Modeling code records
#####
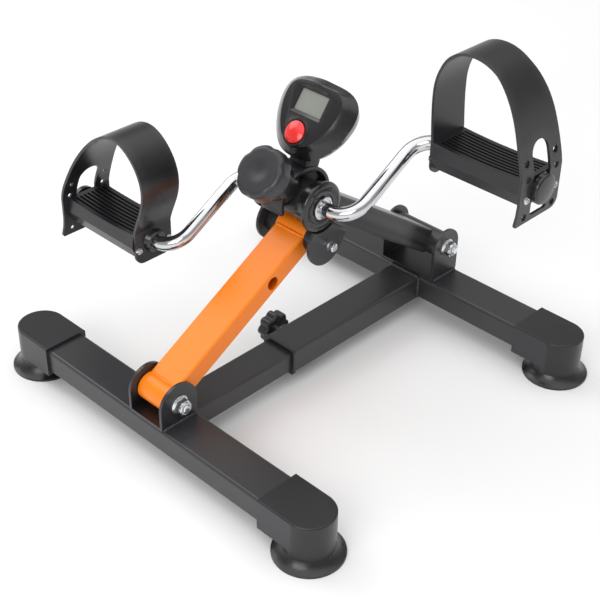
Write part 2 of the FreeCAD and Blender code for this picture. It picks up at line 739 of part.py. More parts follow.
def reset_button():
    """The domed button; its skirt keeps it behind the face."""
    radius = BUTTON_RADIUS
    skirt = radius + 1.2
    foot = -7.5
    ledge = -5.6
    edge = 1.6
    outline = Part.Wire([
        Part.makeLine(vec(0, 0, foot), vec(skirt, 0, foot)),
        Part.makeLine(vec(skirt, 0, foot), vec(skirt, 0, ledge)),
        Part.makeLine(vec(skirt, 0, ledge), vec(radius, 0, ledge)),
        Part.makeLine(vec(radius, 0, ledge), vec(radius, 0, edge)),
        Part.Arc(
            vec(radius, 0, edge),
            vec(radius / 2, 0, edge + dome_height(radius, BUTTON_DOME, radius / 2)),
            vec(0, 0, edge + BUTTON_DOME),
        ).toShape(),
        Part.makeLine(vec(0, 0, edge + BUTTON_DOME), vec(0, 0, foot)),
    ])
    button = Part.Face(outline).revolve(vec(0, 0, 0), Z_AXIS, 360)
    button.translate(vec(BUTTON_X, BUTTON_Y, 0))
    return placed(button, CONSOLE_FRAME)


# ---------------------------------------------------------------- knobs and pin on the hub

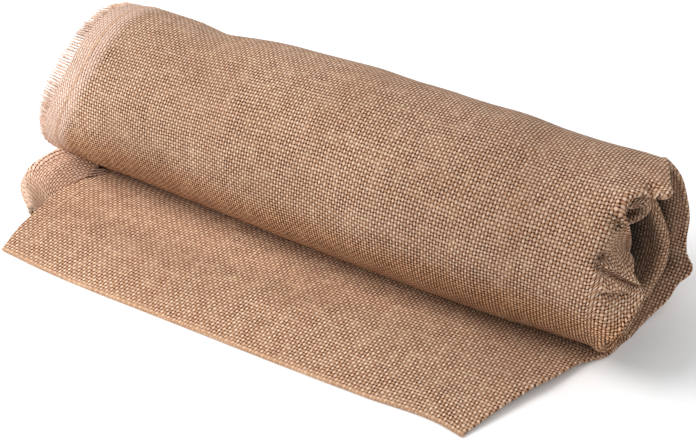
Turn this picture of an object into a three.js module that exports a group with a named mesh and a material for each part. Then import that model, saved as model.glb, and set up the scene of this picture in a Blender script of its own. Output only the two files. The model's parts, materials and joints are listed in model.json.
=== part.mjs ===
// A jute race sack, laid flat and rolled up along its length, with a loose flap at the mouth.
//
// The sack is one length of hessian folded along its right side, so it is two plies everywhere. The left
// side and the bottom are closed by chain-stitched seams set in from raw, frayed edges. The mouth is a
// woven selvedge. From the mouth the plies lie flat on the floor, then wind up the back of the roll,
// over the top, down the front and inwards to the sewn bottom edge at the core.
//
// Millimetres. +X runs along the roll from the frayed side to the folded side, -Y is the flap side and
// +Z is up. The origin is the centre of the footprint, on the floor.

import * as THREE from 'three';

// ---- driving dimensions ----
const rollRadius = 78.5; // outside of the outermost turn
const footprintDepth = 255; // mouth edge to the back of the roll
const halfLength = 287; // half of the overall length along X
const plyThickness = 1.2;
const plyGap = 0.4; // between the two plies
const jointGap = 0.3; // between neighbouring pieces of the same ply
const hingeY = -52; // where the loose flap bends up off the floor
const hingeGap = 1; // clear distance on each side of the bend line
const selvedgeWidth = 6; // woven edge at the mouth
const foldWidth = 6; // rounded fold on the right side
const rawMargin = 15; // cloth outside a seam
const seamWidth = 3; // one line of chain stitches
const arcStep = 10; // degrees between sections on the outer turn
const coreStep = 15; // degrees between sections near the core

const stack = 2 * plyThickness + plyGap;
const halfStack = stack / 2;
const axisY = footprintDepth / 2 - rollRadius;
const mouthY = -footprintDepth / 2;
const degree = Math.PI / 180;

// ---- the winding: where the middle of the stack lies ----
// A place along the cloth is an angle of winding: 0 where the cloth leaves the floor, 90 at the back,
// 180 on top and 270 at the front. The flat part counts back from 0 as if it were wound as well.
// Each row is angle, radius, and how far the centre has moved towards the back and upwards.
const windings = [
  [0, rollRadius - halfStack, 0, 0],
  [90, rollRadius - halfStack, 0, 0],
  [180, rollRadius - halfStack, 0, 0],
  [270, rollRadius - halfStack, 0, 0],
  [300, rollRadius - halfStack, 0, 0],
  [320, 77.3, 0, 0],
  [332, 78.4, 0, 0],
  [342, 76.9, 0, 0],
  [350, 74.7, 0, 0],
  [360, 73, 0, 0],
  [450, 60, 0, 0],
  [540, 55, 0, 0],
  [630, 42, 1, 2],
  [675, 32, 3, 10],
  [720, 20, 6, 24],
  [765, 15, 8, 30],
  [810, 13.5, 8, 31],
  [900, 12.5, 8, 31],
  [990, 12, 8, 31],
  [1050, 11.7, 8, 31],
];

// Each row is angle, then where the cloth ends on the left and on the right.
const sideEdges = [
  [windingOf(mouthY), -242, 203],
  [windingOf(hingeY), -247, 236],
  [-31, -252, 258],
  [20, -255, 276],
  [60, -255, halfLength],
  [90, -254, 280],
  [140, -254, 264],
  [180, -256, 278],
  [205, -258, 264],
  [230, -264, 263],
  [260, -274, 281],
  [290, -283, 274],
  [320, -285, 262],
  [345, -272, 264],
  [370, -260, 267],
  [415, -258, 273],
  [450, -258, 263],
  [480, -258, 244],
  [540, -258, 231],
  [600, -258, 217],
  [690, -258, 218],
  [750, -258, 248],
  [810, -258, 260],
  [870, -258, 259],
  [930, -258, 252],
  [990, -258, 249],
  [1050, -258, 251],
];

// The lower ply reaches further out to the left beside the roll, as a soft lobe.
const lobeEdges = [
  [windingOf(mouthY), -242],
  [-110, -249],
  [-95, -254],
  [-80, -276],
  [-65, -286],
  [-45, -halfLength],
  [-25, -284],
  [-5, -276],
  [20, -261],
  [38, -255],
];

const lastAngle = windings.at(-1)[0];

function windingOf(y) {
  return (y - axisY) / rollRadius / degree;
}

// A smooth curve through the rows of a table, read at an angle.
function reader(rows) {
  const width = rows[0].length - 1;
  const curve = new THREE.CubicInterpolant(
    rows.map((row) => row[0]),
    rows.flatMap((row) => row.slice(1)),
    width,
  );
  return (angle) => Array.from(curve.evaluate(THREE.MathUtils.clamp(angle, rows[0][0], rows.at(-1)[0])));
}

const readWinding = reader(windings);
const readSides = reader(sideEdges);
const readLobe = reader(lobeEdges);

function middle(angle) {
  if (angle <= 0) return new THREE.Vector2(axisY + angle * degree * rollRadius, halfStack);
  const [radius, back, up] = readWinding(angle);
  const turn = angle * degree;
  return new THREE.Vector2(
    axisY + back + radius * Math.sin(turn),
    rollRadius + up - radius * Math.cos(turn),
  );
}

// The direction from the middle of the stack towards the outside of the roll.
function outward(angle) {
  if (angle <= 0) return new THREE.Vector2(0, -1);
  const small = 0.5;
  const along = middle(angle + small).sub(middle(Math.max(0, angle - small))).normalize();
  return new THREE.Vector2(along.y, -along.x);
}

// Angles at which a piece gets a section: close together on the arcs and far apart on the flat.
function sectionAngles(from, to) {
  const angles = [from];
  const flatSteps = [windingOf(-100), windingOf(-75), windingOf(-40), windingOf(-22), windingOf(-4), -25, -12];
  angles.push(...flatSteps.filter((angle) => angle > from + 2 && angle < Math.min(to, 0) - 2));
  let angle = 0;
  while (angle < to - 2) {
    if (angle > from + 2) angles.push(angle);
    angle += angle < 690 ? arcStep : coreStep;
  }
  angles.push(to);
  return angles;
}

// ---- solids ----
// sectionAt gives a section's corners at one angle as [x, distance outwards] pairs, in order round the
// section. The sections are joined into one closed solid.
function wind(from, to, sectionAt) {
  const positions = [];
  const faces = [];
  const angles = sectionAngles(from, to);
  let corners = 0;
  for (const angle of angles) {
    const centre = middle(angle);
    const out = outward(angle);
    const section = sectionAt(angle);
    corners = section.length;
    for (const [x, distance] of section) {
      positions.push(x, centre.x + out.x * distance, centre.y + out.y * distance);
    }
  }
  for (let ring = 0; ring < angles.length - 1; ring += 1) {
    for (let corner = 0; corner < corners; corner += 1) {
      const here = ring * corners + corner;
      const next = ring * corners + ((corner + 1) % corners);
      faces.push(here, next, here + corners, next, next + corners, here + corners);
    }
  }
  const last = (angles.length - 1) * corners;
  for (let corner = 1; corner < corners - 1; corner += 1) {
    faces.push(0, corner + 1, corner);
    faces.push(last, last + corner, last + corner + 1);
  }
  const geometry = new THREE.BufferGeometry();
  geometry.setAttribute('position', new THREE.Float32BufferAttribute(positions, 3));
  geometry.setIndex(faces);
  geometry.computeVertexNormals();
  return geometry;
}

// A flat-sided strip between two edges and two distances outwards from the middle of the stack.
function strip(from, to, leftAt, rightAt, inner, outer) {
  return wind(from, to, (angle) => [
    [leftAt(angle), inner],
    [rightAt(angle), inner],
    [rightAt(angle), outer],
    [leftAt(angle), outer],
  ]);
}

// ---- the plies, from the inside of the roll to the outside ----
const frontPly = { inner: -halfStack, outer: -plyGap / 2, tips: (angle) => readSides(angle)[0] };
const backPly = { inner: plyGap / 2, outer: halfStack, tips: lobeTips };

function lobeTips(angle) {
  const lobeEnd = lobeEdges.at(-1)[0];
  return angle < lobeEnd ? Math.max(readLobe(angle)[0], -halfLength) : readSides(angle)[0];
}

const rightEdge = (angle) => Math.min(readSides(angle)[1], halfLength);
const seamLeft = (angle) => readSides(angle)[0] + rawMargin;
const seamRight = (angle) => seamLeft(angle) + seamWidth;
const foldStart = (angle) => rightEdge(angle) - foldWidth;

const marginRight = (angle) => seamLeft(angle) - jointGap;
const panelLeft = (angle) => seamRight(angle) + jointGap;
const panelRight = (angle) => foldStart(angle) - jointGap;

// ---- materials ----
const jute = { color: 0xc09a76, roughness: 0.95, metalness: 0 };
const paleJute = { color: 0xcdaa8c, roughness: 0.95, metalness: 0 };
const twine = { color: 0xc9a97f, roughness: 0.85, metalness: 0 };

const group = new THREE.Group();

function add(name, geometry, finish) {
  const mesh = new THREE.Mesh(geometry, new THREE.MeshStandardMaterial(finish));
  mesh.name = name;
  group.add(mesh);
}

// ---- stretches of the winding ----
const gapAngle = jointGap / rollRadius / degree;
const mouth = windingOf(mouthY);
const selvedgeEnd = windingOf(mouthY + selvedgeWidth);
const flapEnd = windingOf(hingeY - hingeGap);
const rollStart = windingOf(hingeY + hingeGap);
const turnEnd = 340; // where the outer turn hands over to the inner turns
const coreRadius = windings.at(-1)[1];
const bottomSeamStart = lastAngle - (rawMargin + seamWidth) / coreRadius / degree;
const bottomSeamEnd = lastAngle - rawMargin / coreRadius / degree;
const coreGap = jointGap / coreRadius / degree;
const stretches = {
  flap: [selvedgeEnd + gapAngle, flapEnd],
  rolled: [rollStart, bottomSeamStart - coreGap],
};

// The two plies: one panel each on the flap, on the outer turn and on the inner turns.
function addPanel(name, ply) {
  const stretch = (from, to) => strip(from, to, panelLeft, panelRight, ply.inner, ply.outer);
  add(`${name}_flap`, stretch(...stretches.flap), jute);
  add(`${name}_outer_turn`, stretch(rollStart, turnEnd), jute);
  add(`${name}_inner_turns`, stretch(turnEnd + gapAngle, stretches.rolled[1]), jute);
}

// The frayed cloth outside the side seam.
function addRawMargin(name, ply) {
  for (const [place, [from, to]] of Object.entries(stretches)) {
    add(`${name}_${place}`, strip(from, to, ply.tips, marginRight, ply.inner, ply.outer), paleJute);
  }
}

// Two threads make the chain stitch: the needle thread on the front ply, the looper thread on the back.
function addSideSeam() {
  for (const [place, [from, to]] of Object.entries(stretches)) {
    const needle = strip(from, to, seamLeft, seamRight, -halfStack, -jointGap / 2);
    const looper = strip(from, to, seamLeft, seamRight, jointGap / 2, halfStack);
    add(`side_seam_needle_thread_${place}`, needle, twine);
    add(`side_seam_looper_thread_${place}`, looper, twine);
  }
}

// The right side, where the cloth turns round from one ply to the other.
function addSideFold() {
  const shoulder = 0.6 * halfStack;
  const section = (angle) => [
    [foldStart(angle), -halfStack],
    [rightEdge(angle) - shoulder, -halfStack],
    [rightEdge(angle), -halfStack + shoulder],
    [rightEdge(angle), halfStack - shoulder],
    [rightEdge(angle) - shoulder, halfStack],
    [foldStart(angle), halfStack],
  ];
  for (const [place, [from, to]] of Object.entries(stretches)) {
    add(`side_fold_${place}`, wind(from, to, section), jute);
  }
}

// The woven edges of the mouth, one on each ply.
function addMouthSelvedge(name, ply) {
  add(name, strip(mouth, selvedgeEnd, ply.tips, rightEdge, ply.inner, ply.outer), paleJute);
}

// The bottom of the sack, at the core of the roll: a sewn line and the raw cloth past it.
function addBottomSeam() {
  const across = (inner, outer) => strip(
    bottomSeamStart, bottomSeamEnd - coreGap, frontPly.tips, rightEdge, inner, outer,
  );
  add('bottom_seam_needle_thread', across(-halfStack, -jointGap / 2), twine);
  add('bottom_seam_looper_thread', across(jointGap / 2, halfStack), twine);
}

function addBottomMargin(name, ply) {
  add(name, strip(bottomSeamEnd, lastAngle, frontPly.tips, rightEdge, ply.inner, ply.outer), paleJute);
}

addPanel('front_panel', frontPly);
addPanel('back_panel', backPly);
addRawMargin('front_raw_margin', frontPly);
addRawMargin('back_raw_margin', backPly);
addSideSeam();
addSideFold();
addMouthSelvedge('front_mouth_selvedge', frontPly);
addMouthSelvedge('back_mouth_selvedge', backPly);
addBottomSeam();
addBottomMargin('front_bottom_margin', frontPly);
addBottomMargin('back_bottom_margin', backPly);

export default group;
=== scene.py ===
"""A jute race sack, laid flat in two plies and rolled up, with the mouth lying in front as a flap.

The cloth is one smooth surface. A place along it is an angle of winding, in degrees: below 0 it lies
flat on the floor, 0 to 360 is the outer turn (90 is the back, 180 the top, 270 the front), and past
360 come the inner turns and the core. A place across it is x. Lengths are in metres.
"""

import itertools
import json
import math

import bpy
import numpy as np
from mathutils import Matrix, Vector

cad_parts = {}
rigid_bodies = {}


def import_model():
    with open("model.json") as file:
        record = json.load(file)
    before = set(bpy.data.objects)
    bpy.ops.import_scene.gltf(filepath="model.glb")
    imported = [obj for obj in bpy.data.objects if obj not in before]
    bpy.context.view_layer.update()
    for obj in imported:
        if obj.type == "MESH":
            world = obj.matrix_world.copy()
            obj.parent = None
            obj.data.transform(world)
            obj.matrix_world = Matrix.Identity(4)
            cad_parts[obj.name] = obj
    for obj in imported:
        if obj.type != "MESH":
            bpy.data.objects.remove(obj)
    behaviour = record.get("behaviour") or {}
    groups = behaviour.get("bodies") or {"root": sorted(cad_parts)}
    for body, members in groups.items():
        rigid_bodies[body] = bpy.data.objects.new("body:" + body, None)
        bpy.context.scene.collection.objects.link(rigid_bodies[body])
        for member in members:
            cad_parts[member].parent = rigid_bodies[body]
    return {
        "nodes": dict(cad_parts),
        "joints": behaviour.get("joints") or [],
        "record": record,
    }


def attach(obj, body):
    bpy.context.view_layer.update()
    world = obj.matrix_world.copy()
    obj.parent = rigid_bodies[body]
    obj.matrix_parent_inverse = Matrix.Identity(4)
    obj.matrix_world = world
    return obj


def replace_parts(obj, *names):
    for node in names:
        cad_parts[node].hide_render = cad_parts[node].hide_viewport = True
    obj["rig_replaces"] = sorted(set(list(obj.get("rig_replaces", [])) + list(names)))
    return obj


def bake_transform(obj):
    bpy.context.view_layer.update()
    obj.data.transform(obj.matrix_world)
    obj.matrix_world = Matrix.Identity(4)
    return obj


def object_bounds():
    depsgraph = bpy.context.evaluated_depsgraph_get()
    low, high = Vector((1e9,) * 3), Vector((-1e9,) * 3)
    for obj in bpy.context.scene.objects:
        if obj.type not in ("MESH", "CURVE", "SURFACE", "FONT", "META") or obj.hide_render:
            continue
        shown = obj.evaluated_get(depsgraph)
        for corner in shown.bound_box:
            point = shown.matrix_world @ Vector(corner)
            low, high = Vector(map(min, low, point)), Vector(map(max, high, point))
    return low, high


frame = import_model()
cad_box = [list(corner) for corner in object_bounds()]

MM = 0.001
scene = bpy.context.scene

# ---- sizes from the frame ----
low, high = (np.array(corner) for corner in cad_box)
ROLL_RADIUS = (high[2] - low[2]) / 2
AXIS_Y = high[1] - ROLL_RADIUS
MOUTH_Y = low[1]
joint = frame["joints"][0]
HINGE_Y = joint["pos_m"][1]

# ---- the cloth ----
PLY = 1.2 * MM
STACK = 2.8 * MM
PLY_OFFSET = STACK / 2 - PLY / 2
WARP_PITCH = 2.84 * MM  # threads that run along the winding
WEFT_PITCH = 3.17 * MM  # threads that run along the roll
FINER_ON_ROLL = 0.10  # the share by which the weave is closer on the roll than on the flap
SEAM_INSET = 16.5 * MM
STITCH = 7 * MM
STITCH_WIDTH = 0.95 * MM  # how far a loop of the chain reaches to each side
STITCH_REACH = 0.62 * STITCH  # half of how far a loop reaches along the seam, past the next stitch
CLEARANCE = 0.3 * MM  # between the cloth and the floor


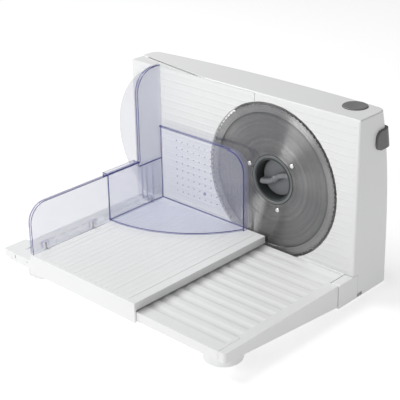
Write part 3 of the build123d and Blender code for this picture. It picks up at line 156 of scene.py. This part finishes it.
#####
▶ **What is expected**
Can you repeat, word for word, every line above from the one containing "cloth past it." down to the one containing "record = json.load(file)", including both?

▶ **Answer for the task**
// The bottom of the sack, at the core of the roll: a sewn line and the raw cloth past it.
function addBottomSeam() {
  const across = (inner, outer) => strip(
    bottomSeamStart, bottomSeamEnd - coreGap, frontPly.tips, rightEdge, inner, outer,
  );
  add('bottom_seam_needle_thread', across(-halfStack, -jointGap / 2), twine);
  add('bottom_seam_looper_thread', across(jointGap / 2, halfStack), twine);
}

function addBottomMargin(name, ply) {
  add(name, strip(bottomSeamEnd, lastAngle, frontPly.tips, rightEdge, ply.inner, ply.outer), paleJute);
}

addPanel('front_panel', frontPly);
addPanel('back_panel', backPly);
addRawMargin('front_raw_margin', frontPly);
addRawMargin('back_raw_margin', backPly);
addSideSeam();
addSideFold();
addMouthSelvedge('front_mouth_selvedge', frontPly);
addMouthSelvedge('back_mouth_selvedge', backPly);
addBottomSeam();
addBottomMargin('front_bottom_margin', frontPly);
addBottomMargin('back_bottom_margin', backPly);

export default group;
=== scene.py ===
"""A jute race sack, laid flat in two plies and rolled up, with the mouth lying in front as a flap.

The cloth is one smooth surface. A place along it is an angle of winding, in degrees: below 0 it lies
flat on the floor, 0 to 360 is the outer turn (90 is the back, 180 the top, 270 the front), and past
360 come the inner turns and the core. A place across it is x. Lengths are in metres.
"""

import itertools
import json
import math

import bpy
import numpy as np
from mathutils import Matrix, Vector

cad_parts = {}
rigid_bodies = {}


def import_model():
    with open("model.json") as file:
        record = json.load(file)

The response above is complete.